— BEGIN Information provided —

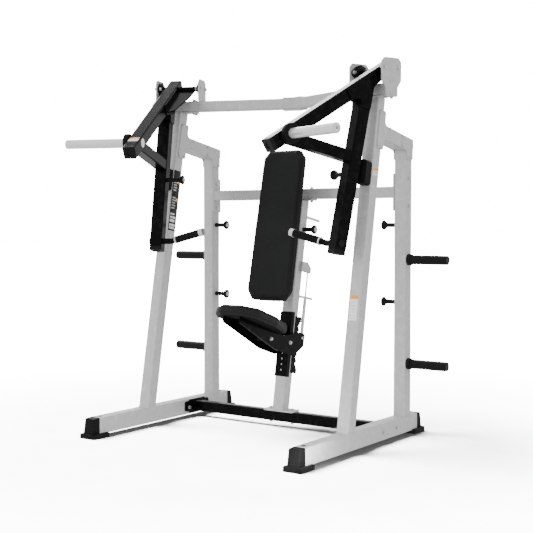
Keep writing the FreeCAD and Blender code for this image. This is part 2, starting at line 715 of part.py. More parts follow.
def weight_horn():
    radius, root = size("horn_radius"), size("horn_root")
    low, high = ARM_N - 2, size("horn_end")
    seat = ARM_N + ARM_WIDE + size("collar_deep")
    profile = [(0, low), (root, low), (root, seat), (radius, seat), (radius, high - 4),
               (radius - 4, high), (7, high), (7, high - 20), (0, high - 20)]
    return spun("Horn", profile, ARM_FRAME * facing(in_arm(HORN, 0), X_AXIS))


def horn_collar():
    start = ARM_N + ARM_WIDE
    deep, outer = size("collar_deep"), size("collar_radius")
    inner = size("horn_root") + size("sleeve_gap")
    profile = [(inner, start), (outer, start, 4), (outer, start + deep, 4), (inner, start + deep)]
    return spun("Collar", profile, ARM_FRAME * facing(in_arm(HORN, 0), X_AXIS))


HANDLE_START = ARM_N + ARM_WIDE + 2
HANDLE_BEND = HANDLE_START - 512.0
HANDLE_LEG = 230.0
TURN = math.radians(size("handle_turn"))
BEND_SIDE = Vector(0, -0.789, 0.615)                      # the way the handle turns, in the pivot frame
LEG_WAY = Vector(-math.cos(TURN), 0, 0) + BEND_SIDE * math.sin(TURN)
BEND_SPOT = Vector(HANDLE_START - HANDLE_BEND, HANDLE.x, HANDLE.y)


def handle_bar():
    """Round bar through the hanging tube, bent forward and up towards the user."""
    inward = Vector(-1, 0, 0)
    turn = Rotation(inward, BEND_SIDE, inward.cross(BEND_SIDE), "XYZ")
    body = new_body("Handle", ARM_FRAME * Placement(Vector(HANDLE_START, HANDLE.x, HANDLE.y), turn))
    path = new_sketch(body, "HandlePath")
    bend = 50.0
    reach = bend * math.tan(TURN / 2)
    corner = Vector(HANDLE_BEND, 0)
    way = Vector(math.cos(TURN), math.sin(TURN))
    first, last = corner - Vector(reach, 0), corner + way * reach
    centre = first + Vector(0, bend)
    middle = centre + Vector(math.sin(TURN / 2), -math.cos(TURN / 2)) * bend
    path.addGeometry(Part.LineSegment(Vector(), first))
    path.addGeometry(Part.Arc(first, middle, last))
    path.addGeometry(Part.LineSegment(last, corner + way * (HANDLE_LEG - 25)))
    section = new_sketch(body, "HandleSection", "YZ_Plane")
    section.addGeometry(Part.Circle(Vector(), Z_AXIS, size("handle_radius")))
    pipe = body.newObject("PartDesign::AdditivePipe", "HandlePipe")
    pipe.Profile = section
    pipe.Spine = (path, ["Edge1", "Edge2", "Edge3"])
    path.Visibility = section.Visibility = False
    return body


def leg_sleeve(name, low, high, outer, inner):
    """Ring or sleeve on the sloping leg of the handle."""
    profile = [(inner, low), (outer, low, 1.5), (outer, high, 1.5), (inner, high)]
    return spun(name, profile, ARM_FRAME * facing(BEND_SPOT, LEG_WAY))


def grip():
    inner = size("handle_radius") + size("sleeve_gap")
    return leg_sleeve("Grip", 44, HANDLE_LEG - 25, size("grip_radius"), inner)


def grip_ends():
    inner = size("handle_radius") + size("sleeve_gap")
    ring = leg_sleeve("GripRing", 34, 43.5, size("grip_end_radius"), inner)
    low, high, outer = HANDLE_LEG - 24.5, HANDLE_LEG, size("grip_end_radius")
    cap = spun("GripCap", [(0, low), (outer, low), (outer, high, 2), (outer - 4, high),
                           (outer - 5, high - 3), (0, high - 3)],
               ARM_FRAME * facing(BEND_SPOT, LEG_WAY))
    return group("GripEnds", [ring, cap])


def mushroom_peg(name, placement, long_):
    """Band peg: slim shaft with a cone-shaped head."""
    shaft, head = size("band_radius"), size("band_head")
    profile = [(0, 0), (shaft, 0), (shaft, long_ - 26, 8), (head, long_ - 9, 2), (head, long_, 4),
               (10, long_), (10, long_ - 2), (0, long_ - 2)]
    return spun(name, profile, placement)


def arm_fittings():
    """Caps on the tube ends, the plug of the handle and the band peg."""
    cap = size("cap_deep")
    half_wide = ARM_WIDE / 2
    square = [(-half_wide, -ARM_HALF, 8), (half_wide, -ARM_HALF, 8), (half_wide, ARM_HALF, 8),
              (-half_wide, ARM_HALF, 8)]
    front = plate("FrontCap", square, "Sizes.cap_deep",
                  arm_tube_frame(ABOVE * -size("arm_drop") + ALONG * size("arm_front"), ALONG))
    low = plate("LowCap", square, "Sizes.cap_deep",
                arm_tube_frame(HANG_TOP + DOWN * size("hang_long"), DOWN))
    dimple = cylinder("Dimple", 17, 4, arm_tube_frame(
        ABOVE * -size("arm_drop") + ALONG * (size("arm_front") + cap - 4), ALONG))
    recess = cylinder("Recess", 24, 6,
                      arm_tube_frame(HANG_TOP + DOWN * (size("hang_long") + cap - 6), DOWN))
    plug = cylinder("HandlePlug", 18, 4, ARM_FRAME * facing(in_arm(HANDLE, HANDLE_START), X_AXIS))
    peg = mushroom_peg("ArmPeg", ARM_FRAME * facing(in_arm(ARM_PEG, ARM_N), Vector(-1, 0, 0)), 96)
    return group("ArmFittings", [cut("FrontCapCut", front, dimple), cut("LowCapCut", low, recess),
                                 plug, peg])


# ---------------------------------------------------------------------------------------------
# Seat post
# ---------------------------------------------------------------------------------------------

POST_BOLT_X = 72.0
POST_BOLT_Y = 252.0
POST_HALF = TUBE / 2
STRIP = size("strip")
RACK_LOW, RACK_HIGH = 310.7, 632.6
CHANNEL_LOW, CHANNEL_HIGH = 287.4, 652.9


def seat_post():
    low = size("post_low") / COS_LEAN
    high = size("post_top") / COS_LEAN
    cuts = [(low, LEAN, True, X_AXIS), (high, LEAN, False, X_AXIS)]
    return tube("Post", "Sizes.tube", "Sizes.tube", low, high, POST_FRAME, cuts)


def post_plate(name, z, half_x, y, half_y, bolt_y):
    outline = [(-half_x, y - half_y, 16), (half_x, y - half_y, 16), (half_x, y + half_y, 16),
               (-half_x, y + half_y, 16)]
    holes = [(side * POST_BOLT_X, bolt_y, HOLE) for side in (1, -1)]
    return plate(name, outline, "Sizes.plate", Placement(Vector(0, 0, z), Rotation()), holes)


def post_end_plates():
    low = post_plate("PostFoot", size("post_low") - PLATE, 100, 252, 42, POST_BOLT_Y)
    high = post_plate("PostHead", size("post_top"), 95, REAR_Y, 32, REAR_Y)
    return group("PostEndPlates", [low, high])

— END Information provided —

▶ _What you have to do_
Reproduce the complete set of lines precisely as supplied.

▶ _Task output_
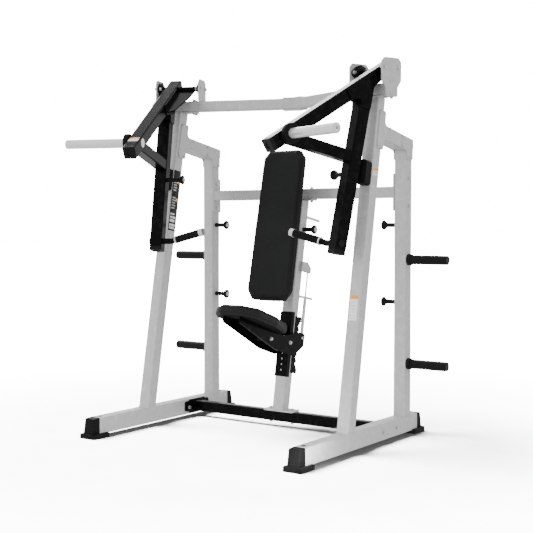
Keep writing the FreeCAD and Blender code for this image. This is part 2, starting at line 715 of part.py. More parts follow.
def weight_horn():
    radius, root = size("horn_radius"), size("horn_root")
    low, high = ARM_N - 2, size("horn_end")
    seat = ARM_N + ARM_WIDE + size("collar_deep")
    profile = [(0, low), (root, low), (root, seat), (radius, seat), (radius, high - 4),
               (radius - 4, high), (7, high), (7, high - 20), (0, high - 20)]
    return spun("Horn", profile, ARM_FRAME * facing(in_arm(HORN, 0), X_AXIS))


def horn_collar():
    start = ARM_N + ARM_WIDE
    deep, outer = size("collar_deep"), size("collar_radius")
    inner = size("horn_root") + size("sleeve_gap")
    profile = [(inner, start), (outer, start, 4), (outer, start + deep, 4), (inner, start + deep)]
    return spun("Collar", profile, ARM_FRAME * facing(in_arm(HORN, 0), X_AXIS))


HANDLE_START = ARM_N + ARM_WIDE + 2
HANDLE_BEND = HANDLE_START - 512.0
HANDLE_LEG = 230.0
TURN = math.radians(size("handle_turn"))
BEND_SIDE = Vector(0, -0.789, 0.615)                      # the way the handle turns, in the pivot frame
LEG_WAY = Vector(-math.cos(TURN), 0, 0) + BEND_SIDE * math.sin(TURN)
BEND_SPOT = Vector(HANDLE_START - HANDLE_BEND, HANDLE.x, HANDLE.y)


def handle_bar():
    """Round bar through the hanging tube, bent forward and up towards the user."""
    inward = Vector(-1, 0, 0)
    turn = Rotation(inward, BEND_SIDE, inward.cross(BEND_SIDE), "XYZ")
    body = new_body("Handle", ARM_FRAME * Placement(Vector(HANDLE_START, HANDLE.x, HANDLE.y), turn))
    path = new_sketch(body, "HandlePath")
    bend = 50.0
    reach = bend * math.tan(TURN / 2)
    corner = Vector(HANDLE_BEND, 0)
    way = Vector(math.cos(TURN), math.sin(TURN))
    first, last = corner - Vector(reach, 0), corner + way * reach
    centre = first + Vector(0, bend)
    middle = centre + Vector(math.sin(TURN / 2), -math.cos(TURN / 2)) * bend
    path.addGeometry(Part.LineSegment(Vector(), first))
    path.addGeometry(Part.Arc(first, middle, last))
    path.addGeometry(Part.LineSegment(last, corner + way * (HANDLE_LEG - 25)))
    section = new_sketch(body, "HandleSection", "YZ_Plane")
    section.addGeometry(Part.Circle(Vector(), Z_AXIS, size("handle_radius")))
    pipe = body.newObject("PartDesign::AdditivePipe", "HandlePipe")
    pipe.Profile = section
    pipe.Spine = (path, ["Edge1", "Edge2", "Edge3"])
    path.Visibility = section.Visibility = False
    return body


def leg_sleeve(name, low, high, outer, inner):
    """Ring or sleeve on the sloping leg of the handle."""
    profile = [(inner, low), (outer, low, 1.5), (outer, high, 1.5), (inner, high)]
    return spun(name, profile, ARM_FRAME * facing(BEND_SPOT, LEG_WAY))


def grip():
    inner = size("handle_radius") + size("sleeve_gap")
    return leg_sleeve("Grip", 44, HANDLE_LEG - 25, size("grip_radius"), inner)


def grip_ends():
    inner = size("handle_radius") + size("sleeve_gap")
    ring = leg_sleeve("GripRing", 34, 43.5, size("grip_end_radius"), inner)
    low, high, outer = HANDLE_LEG - 24.5, HANDLE_LEG, size("grip_end_radius")
    cap = spun("GripCap", [(0, low), (outer, low), (outer, high, 2), (outer - 4, high),
                           (outer - 5, high - 3), (0, high - 3)],
               ARM_FRAME * facing(BEND_SPOT, LEG_WAY))
    return group("GripEnds", [ring, cap])


def mushroom_peg(name, placement, long_):
    """Band peg: slim shaft with a cone-shaped head."""
    shaft, head = size("band_radius"), size("band_head")
    profile = [(0, 0), (shaft, 0), (shaft, long_ - 26, 8), (head, long_ - 9, 2), (head, long_, 4),
               (10, long_), (10, long_ - 2), (0, long_ - 2)]
    return spun(name, profile, placement)


def arm_fittings():
    """Caps on the tube ends, the plug of the handle and the band peg."""
    cap = size("cap_deep")
    half_wide = ARM_WIDE / 2
    square = [(-half_wide, -ARM_HALF, 8), (half_wide, -ARM_HALF, 8), (half_wide, ARM_HALF, 8),
              (-half_wide, ARM_HALF, 8)]
    front = plate("FrontCap", square, "Sizes.cap_deep",
                  arm_tube_frame(ABOVE * -size("arm_drop") + ALONG * size("arm_front"), ALONG))
    low = plate("LowCap", square, "Sizes.cap_deep",
                arm_tube_frame(HANG_TOP + DOWN * size("hang_long"), DOWN))
    dimple = cylinder("Dimple", 17, 4, arm_tube_frame(
        ABOVE * -size("arm_drop") + ALONG * (size("arm_front") + cap - 4), ALONG))
    recess = cylinder("Recess", 24, 6,
                      arm_tube_frame(HANG_TOP + DOWN * (size("hang_long") + cap - 6), DOWN))
    plug = cylinder("HandlePlug", 18, 4, ARM_FRAME * facing(in_arm(HANDLE, HANDLE_START), X_AXIS))
    peg = mushroom_peg("ArmPeg", ARM_FRAME * facing(in_arm(ARM_PEG, ARM_N), Vector(-1, 0, 0)), 96)
    return group("ArmFittings", [cut("FrontCapCut", front, dimple), cut("LowCapCut", low, recess),
                                 plug, peg])


# ---------------------------------------------------------------------------------------------
# Seat post
# ---------------------------------------------------------------------------------------------

POST_BOLT_X = 72.0
POST_BOLT_Y = 252.0
POST_HALF = TUBE / 2
STRIP = size("strip")
RACK_LOW, RACK_HIGH = 310.7, 632.6
CHANNEL_LOW, CHANNEL_HIGH = 287.4, 652.9


def seat_post():
    low = size("post_low") / COS_LEAN
    high = size("post_top") / COS_LEAN
    cuts = [(low, LEAN, True, X_AXIS), (high, LEAN, False, X_AXIS)]
    return tube("Post", "Sizes.tube", "Sizes.tube", low, high, POST_FRAME, cuts)


def post_plate(name, z, half_x, y, half_y, bolt_y):
    outline = [(-half_x, y - half_y, 16), (half_x, y - half_y, 16), (half_x, y + half_y, 16),
               (-half_x, y + half_y, 16)]
    holes = [(side * POST_BOLT_X, bolt_y, HOLE) for side in (1, -1)]
    return plate(name, outline, "Sizes.plate", Placement(Vector(0, 0, z), Rotation()), holes)


def post_end_plates():
    low = post_plate("PostFoot", size("post_low") - PLATE, 100, 252, 42, POST_BOLT_Y)
    high = post_plate("PostHead", size("post_top"), 95, REAR_Y, 32, REAR_Y)
    return group("PostEndPlates", [low, high])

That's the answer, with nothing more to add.